For that same amount of money you could buy 30 F-18 fighter jets, pay for more than 15,000 students' K-12 education and still have a few hundred million left over. It is more than Apple spends in all of its advertising for five years (and you get a MUCH better product).

A friend of mine recently ran (successfully!) for a seat as a Member of Parliament in Britain. The total cost of her campaign, all in, was around $12,000. The British pre-election campaign season runs about two months. In the U.S., it now runs about two years, but soon it will be like cable news -- all elections all the time.

There is a reason for this. As Woodward and Bernstein were told: "follow the money". And $5 billion is a lot of money to follow. The bulk of it comes from private funders but quickly passes through the candidate's hands and goes to buy TV advertising. Political ads are illegal in Britain, the same way you don't see cigarette or hard liquor ads in the U.S. That cuts the cost of a campaign by a lot.

In America, every local TV station in every state salivates for election season. Their coffers are filled with ad buys. As are cable. As are the networks. In fact, the whole election process has been turned from an exercise in democracy to an exercise in television entertainment. TV debates are great for ratings -- and as in any ratings war, the more entertaining the show, the more people tune it.

Candidates have come to understand this. It is no longer about debating policy, it is about pulling in ratings.

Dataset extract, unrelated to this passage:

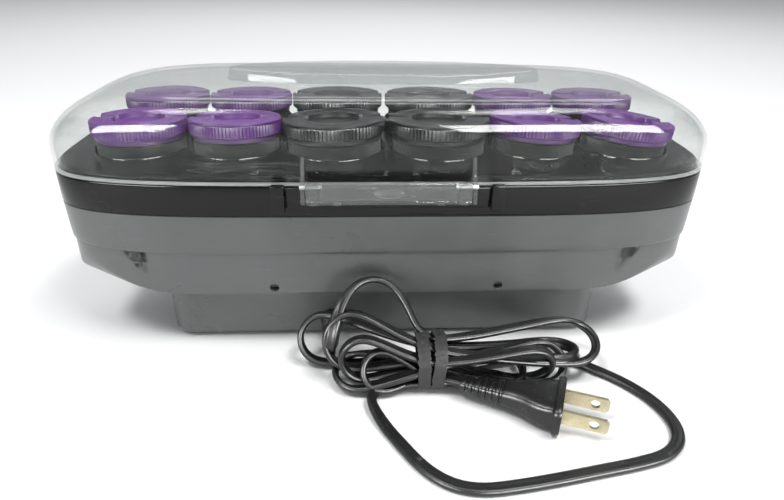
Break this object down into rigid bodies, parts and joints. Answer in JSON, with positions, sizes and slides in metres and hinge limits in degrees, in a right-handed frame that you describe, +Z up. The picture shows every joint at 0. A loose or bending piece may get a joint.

Donald Trump, a man who understands commercial television, ratings and how to give a TV audience what they want has taken the lead for a reason -- far outrunning his "boring", policy wonk competitors.

Now, I think, we have crossed a kind of divide. Political contests in this country are no longer about public discourse on important issues -- they are about entertainment. But it is expensive entertainment that the "stars" are asked to pay for themselves, while the networks rake in billions.

This makes no sense. Do we ask the competitors on The Voice to cover the cost of the show? Do we ask the participants in The Amazing Race (good title for the presidential run, too bad it is already taken) to pony up the costs of promoting the program? Of course not!

Let us then accept the American Political system for what it is -- for what we have made it. A massive, two year long TV game show, like Survivor, like The Amazing Race, like The Voice. We start with a dozen or more contestants and we slowly, over weeks, months and years (what an incredibly show this is -- Amazing Race only runs 13 weeks!), eliminate them, one by one, until only one winner is left.

OK. This is what we have all collectively created. Politics as entertainment. Fine. Let's not deny it. In fact, let's embrace it and take it to its logical conclusion. Let's just turn the whole electoral process into one great TV competition. A for-profit franchise. Let the networks (and Amazon and Netflix), all bid for the rights to the series -- the way they bid for the rights to the Olympics. NBC paid $7.75 billion for the next six Olympics -- and certainly, the U.S. Presidential Elections are going to get far better ratings than the Olympics -- and they are a heck of a lot easier to produce.

Now, instead of costing $4 billion, The Elections (The Great Race?), becomes the for profit business is should be -- while cutting out all the "schnorring" by the candidates that is so very distasteful to the concept of a true democracy. No more fundraising emails or phone calls. No more PACs.

Now, to really spice up the show, let's move all the candidates to a remote Island, and over the next two years, let them compete in various tasks to "stay on the island". This week, you have to go hunting with the NRA (cameo appearance by Wayne LaPierre on the Island!) but also accompanied by members of PETA. Can you handle a gun well enough to kill the rabbits. Can you actually shoot the little white bunnies? Bring out the 6-year-old little girl -- "where's my pet Fluffy?". Jeb Bush, what's your answer? Great fun ensues. And that's just week one. We've got two years of this.

Every few months, a candidate is voted off the Island. By election time 2016, we've winnowed the field down to The Final Two. (What great ratings we're going to get for this one. Better than the Superbowl).

Then, we're going to open up the voting to the public. Who do you want to be the Next President of the United States? Will this work? You bet it will. In 2012, the last time we had a presidential election, 122 million people voted. But in the final episode of American Idol in the same year, 132 million people voted -- more than in the presidential election. But come one, which show was more entertaining -- or at least better produced.

The two political parties have a real money-maker on their hands, if they could only package and present it properly. Of course, the problem is that politicians of all stripes (Mr. Trump excepted) don't really have much experience in making money -- they are far better at taking it. But that can change!

This could work. The only danger with this, of course, is that once Cruz, Trump, Carson, Hillary and the rest were exiled to the island, people might not want any of them to ever return, winner or not.